The entire thing is even more ridiculous when you consider that, at the same time, a big tech show was happening in Amsterdam. Called ISE 2020, it’s billed as the biggest professional audio and video show in the world. More than 52,000 people have attended that event so far, which started on February 11 and will end tomorrow. More than 200 Chinese companies have stands there, crewed by people coming from China. And many of the companies who defected from MWC — like Sony — also have stands at ISE 2020.

A thing of the past

It seems clear that MWC 2020 was cancelled out of irrational fear and without any real, logical justification. But that doesn’t mean it shouldn’t have been cancelled for one big reason: these fairs don’t make any sense in the 21st century.

Once upon a time, back in the 19th and late 20th century, they made a lot of sense. International trade fairs became a thing with the industrialization era, a place in which companies from all over the world could come, discover new products, and establish the commercial relationships that helped to spread worldwide commerce. There were shows for everything, from agricultural products to food to beverages to mechanical looms and trains and cars and anything you could imagine, including computers in the 1980s.

Trade shows became popular because there was not an easy way to tell the world about products and innovations. The epitome of these events were the world fairs, events in which entire countries would present whatever their companies and local geniuses were cooking in all fields, from technologies to the arts. It started in London, with the 1851’s World’s Fair, then New York, Philadelphia, Paris, Chicago… they became big showrooms that got press correspondents that will later report on any wonders back in their countries. Something like the telephone, for example, became world news after being presented at one of these fairs.

Do we still need trade shows?

But today? There’s really very little justification for companies to attend trade shows. Networking happens 24 hours a day in a globally networked world where email, social network announcements and real-time high fidelity audiovisual communications are instantaneous. 

Everyone knows what everyone else is working on. There’s no need for these companies to get together in a fair except to hang out and perhaps try to lure businesses using luxury suites, food and cocktails. Do we really want to believe that companies need expos to network and discover potential new providers in today’s world? I don’t think so.

But what about you and I, the regular Joes who want to learn about new stuff to buy? There’s certainly no major impact for consumers either. We get our hardware and software news from the internet on a constant basis. There are smartphone launch keynotes that we can watch through streaming from the comfort of our own home. 

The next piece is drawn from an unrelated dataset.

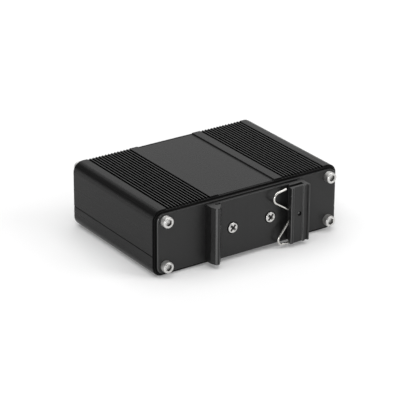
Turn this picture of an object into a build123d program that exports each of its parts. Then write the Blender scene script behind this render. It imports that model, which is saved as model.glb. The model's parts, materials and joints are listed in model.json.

There are video game releases that go viral thanks to YouTube or Instagram clips. Everything new and improved is available on blogs, Reddit, Facebook, YouTube and a myriad other outlets and forums. If anything, we have an overload of new stuff all the time. Trade shows don’t help with that. It’s the same cacophony but translated to the physical world. Any journalist who has covered them — including myself — will tell you about the nightmares that are CES, IFA and MWC.

The only things these major events are good for is to encourage people to get drunk, waste airplane fuel and create a big giant pile of trash. The last two are not needed at all in this frail world of ours.

Let’s cancel these things. Turn them into virtual spaces. Give attendants an Oculus Go. Do whatever. But let’s stop the waste and put these Victorian inventions 6 feet under once and for all.

Jesus Diaz

Jesus Diaz founded the new Sploid for Gawker Media after seven years working at Gizmodo, where he helmed the lost-in-a-bar iPhone 4 story and wrote old angry man rants, among other things. He's a creative director, screenwriter, and producer at The Magic Sauce, and currently writes for Fast Company and Tom's Guide.